* start THE DATA *

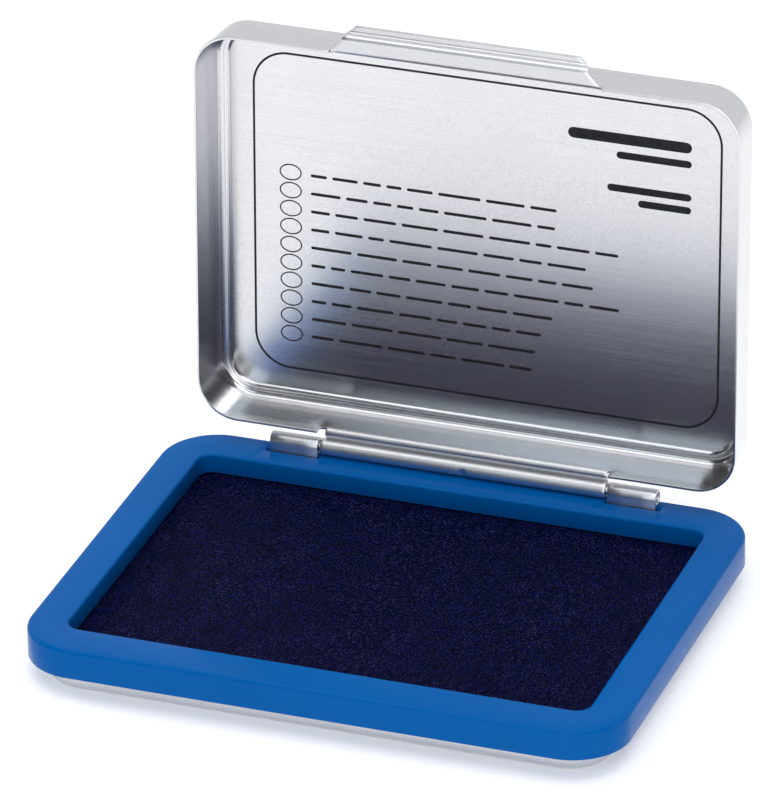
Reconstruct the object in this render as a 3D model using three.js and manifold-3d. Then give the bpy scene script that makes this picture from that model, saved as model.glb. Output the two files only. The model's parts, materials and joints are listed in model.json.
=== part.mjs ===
// A stamp ink pad in a hinged tin case, standing open.
// Millimetres, +Z up, +X to the right, +Y to the back. The origin is the middle of the tray's underside.
import * as THREE from "three";
import * as BufferGeometryUtils from "three/addons/utils/BufferGeometryUtils.js";
import Module from "manifold-3d";

const wasm = await Module();
wasm.setup();

// ---- driving dimensions ----
const SHEET = 0.35; // tinplate thickness of the lid and the tray
const GAP = 0.3; // clearance between neighbouring pieces
const FRAME_TOP = 7.1; // height of the frame's flat top over the table
const FRAME = { halfX: 40.3, halfY: 30.8, radius: 7.7, skirt: 2.2, bottom: 3.03, plate: 1.8, edge: 0.7 };
const OPENING = { halfX: 35, halfY: 24.8, radius: 2, middleY: -0.2, wall: 1.2, bottom: 4.4 };
const TRAY = { halfX: 37.8, halfY: 28.4, radius: 5.6, top: 5, fillet: 1 };
const LID = { halfX: 37.3, length: 55.1, radius: 5.6, depth: 7.5, draft: 0.47, fillet: 1.3 };
const LID_PLAY = 0.27; // how far the lid sits to the right of the hinge's middle
const PANEL = { ledge: 0.35, step: 0.32, slope: 0.3 }; // raised middle of the lid's top
const HINGE = { y: 29.2, z: 8.28, barrelR: 1.12, pinR: 0.64, wallBack: 2.25, rimDrop: 1 };
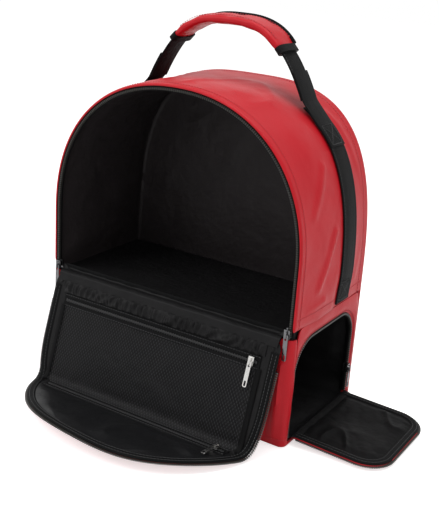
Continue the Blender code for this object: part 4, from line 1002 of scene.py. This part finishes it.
def flap_pocket():
    """Ruched strip, net and the two zips on the inside of the flap."""
    xs = np.linspace(-STRIP_HALF, STRIP_HALF, 561)
    turns = 2 * math.pi * (xs + STRIP_HALF) / (2 * STRIP_HALF)
    grid = []
    for k in np.linspace(0.0, 1.0, 15):
        swell = math.sin(math.pi * k) ** 0.6 if k < 1.0 else 0.0
        drift = wave(points(xs, k * 0.012, 0.0), 60.0, 3.0)
        slant = wave(points(xs, k * 0.02, 0.0), 22.0, 7.0)
        fold = np.sin(25 * turns + 6.0 * slant + 2.6 * k)
        fine = np.sin(61 * turns + 5.0 * drift)
        high = np.minimum(0.0010 + 0.0016 * np.abs(drift + slant), 0.0026)
        d = LAYER_D + 0.0004 + swell * (0.0030 + high * fold + 0.0005 * fine)
        grid.append(laid(flap_at, xs, 0.0110 + 0.0175 * k, d))
    place(cloth("flap_ruched_strip", np.array(grid), 0.0005, LINING, INSIDE), "front_flap",
          "flap_gather")

    rows = np.array([(-0.0090, 0.0040), (-0.0086, 0.0046), (-0.0034, 0.0048),
                     (-0.0022, 0.0044), (0.0022, 0.0044), (0.0034, 0.0048),
                     (0.0086, 0.0046), (0.0090, 0.0040)])
    for label, s, half, body in (("upper", 0.038, 0.160, "front_flap"),
                                 ("lower", FOLD_S + 0.013, 0.150, "flap_end")):
        xs = np.linspace(-half, half, 121)
        grid = laid(flap_at, xs, s + rows[:, :1], rows[:, 1:])
        name = "pocket_" + label
        place(cloth(name + "_tape_cloth", grid, 0.0006, TAPE, INSIDE), body, name + "_tape")
        chain = closed_chain(name + "_fine_teeth", half - 0.004, s, 0.0052)
        place(chain, body, name + "_coil")
        for ds in (-0.0072, 0.0072):
            stitch(body, "black", *raised(flap_at, xs, s + ds, 0.0047))

    gx, gs = np.meshgrid(np.linspace(-NET_HALF, NET_HALF, 121),
                         np.linspace(NET_LOW, NET_HIGH, 49))
    tight = (np.sin(np.pi * np.clip((gs - NET_LOW) / (NET_HIGH - NET_LOW), 0, 1))
             * np.clip((NET_HALF - np.abs(gx)) / 0.02, 0, 1))
    d = 0.0050 + tight * (0.0010 + 0.0013 * wave(points(gx, gs, 0.0), 15.0, 7.0))
    net = cloth("pocket_net", laid(flap_at, gx, gs, d), 0.0003, NETTING, INSIDE)
    place(net, FLAP, "pocket_mesh")
    for side, label in SIDES:
        pts, out = raised(flap_at, side * NET_HALF, np.linspace(NET_LOW, NET_HIGH, 60), 0.0050)
        hem = sweep("pocket_hem_" + label, pts, out, flat_profile(0.0070, 0.0008), TAPE)
        place(hem, FLAP)


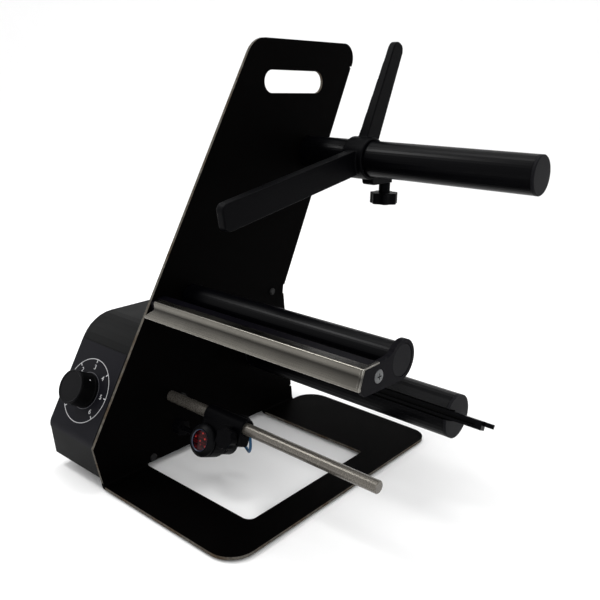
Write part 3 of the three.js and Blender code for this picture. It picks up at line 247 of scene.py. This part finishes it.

* end THE DATA *

## INSTRUCTION:
Quote verbatim the opening lines of the listing above, ending with the line where "2.25, rimDrop: 1" appears; include both endpoints and nothing more.

## FULL OUTPUT:
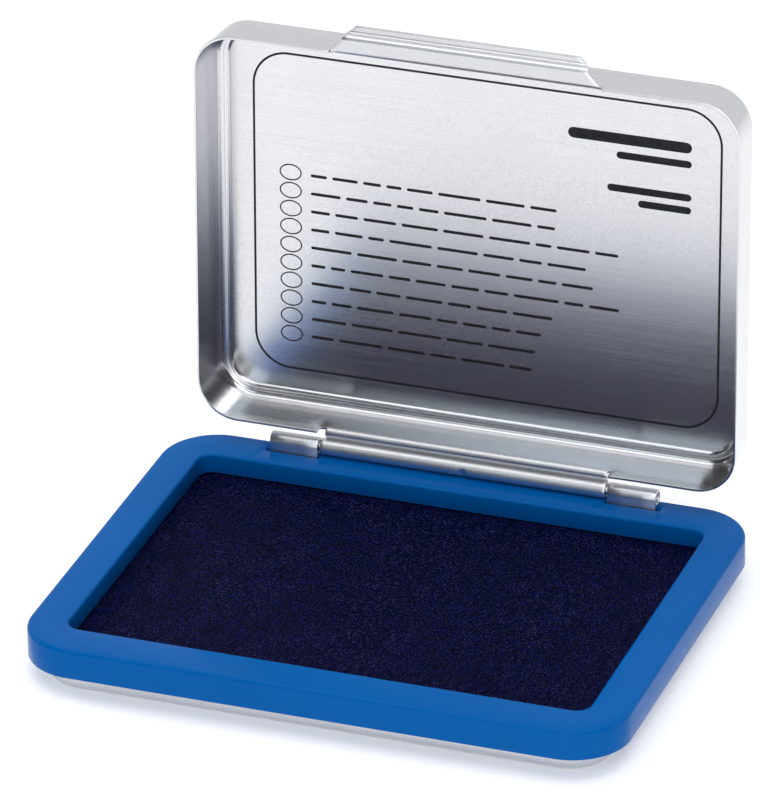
Reconstruct the object in this render as a 3D model using three.js and manifold-3d. Then give the bpy scene script that makes this picture from that model, saved as model.glb. Output the two files only. The model's parts, materials and joints are listed in model.json.
=== part.mjs ===
// A stamp ink pad in a hinged tin case, standing open.
// Millimetres, +Z up, +X to the right, +Y to the back. The origin is the middle of the tray's underside.
import * as THREE from "three";
import * as BufferGeometryUtils from "three/addons/utils/BufferGeometryUtils.js";
import Module from "manifold-3d";

const wasm = await Module();
wasm.setup();

// ---- driving dimensions ----
const SHEET = 0.35; // tinplate thickness of the lid and the tray
const GAP = 0.3; // clearance between neighbouring pieces
const FRAME_TOP = 7.1; // height of the frame's flat top over the table
const FRAME = { halfX: 40.3, halfY: 30.8, radius: 7.7, skirt: 2.2, bottom: 3.03, plate: 1.8, edge: 0.7 };
const OPENING = { halfX: 35, halfY: 24.8, radius: 2, middleY: -0.2, wall: 1.2, bottom: 4.4 };
const TRAY = { halfX: 37.8, halfY: 28.4, radius: 5.6, top: 5, fillet: 1 };
const LID = { halfX: 37.3, length: 55.1, radius: 5.6, depth: 7.5, draft: 0.47, fillet: 1.3 };
const LID_PLAY = 0.27; // how far the lid sits to the right of the hinge's middle
const PANEL = { ledge: 0.35, step: 0.32, slope: 0.3 }; // raised middle of the lid's top
const HINGE = { y: 29.2, z: 8.28, barrelR: 1.12, pinR: 0.64, wallBack: 2.25, rimDrop: 1 };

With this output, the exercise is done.